Jamais vu can play out in multiple ways; in the form of “dysmnesic symptoms, distortions of memory”; even temporal disorientation, a dreamy state, a flashback.
Interestingly, jamais vu was first identified, some 100 years ago, as “gentleman’s intrigue,” Moulin said. The origin of the name is still a mystery. The phenomenon seems to be pervasive beyond medical applications as well. Other ways in which people could be feeling jamais vu maybe when they look at a face for too long and it begins to look strange. Or when you wake up in the morning and the person next to you feels like a stranger.
In a 2001 study, experts found how jamais vu applies to students. Remember when a teacher would ask a class if XYZ topic was covered earlier, and would receive blank stares in response?
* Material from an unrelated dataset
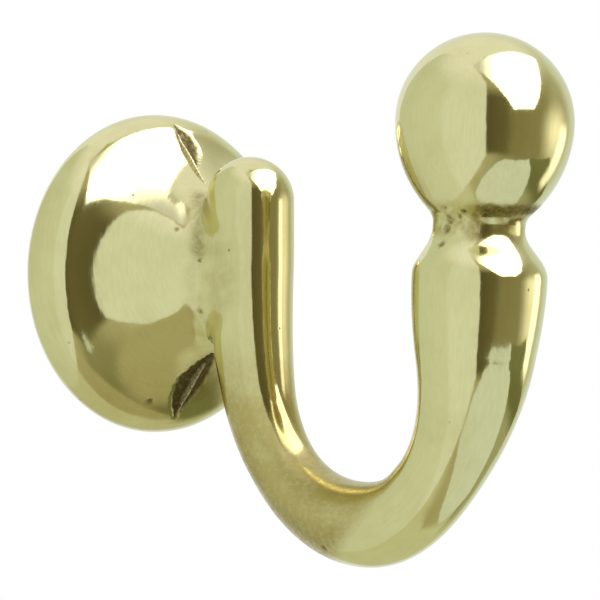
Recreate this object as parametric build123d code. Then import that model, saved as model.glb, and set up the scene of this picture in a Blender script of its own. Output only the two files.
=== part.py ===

This may not only be a case of absent-mindedness or willful ignorance, but students may actually not remember having learned something.
“Jamais vu may be more common than [it is] reported, but is not noticed as readily as is déjà vu,” researchers noted in 2010. “Perhaps when subjective unfamiliarity contrasts with objective familiarity, it is not as attention-grabbing as déjà vu or it can be dismissed more easily.”
Research around jamais vu still remains thin, irrespective of how viscerally people may experience it. Even now, we know we have been here before, but why does the despair and foreboding all feel so unfamiliar? At least we know it’s jamais vu — all over again.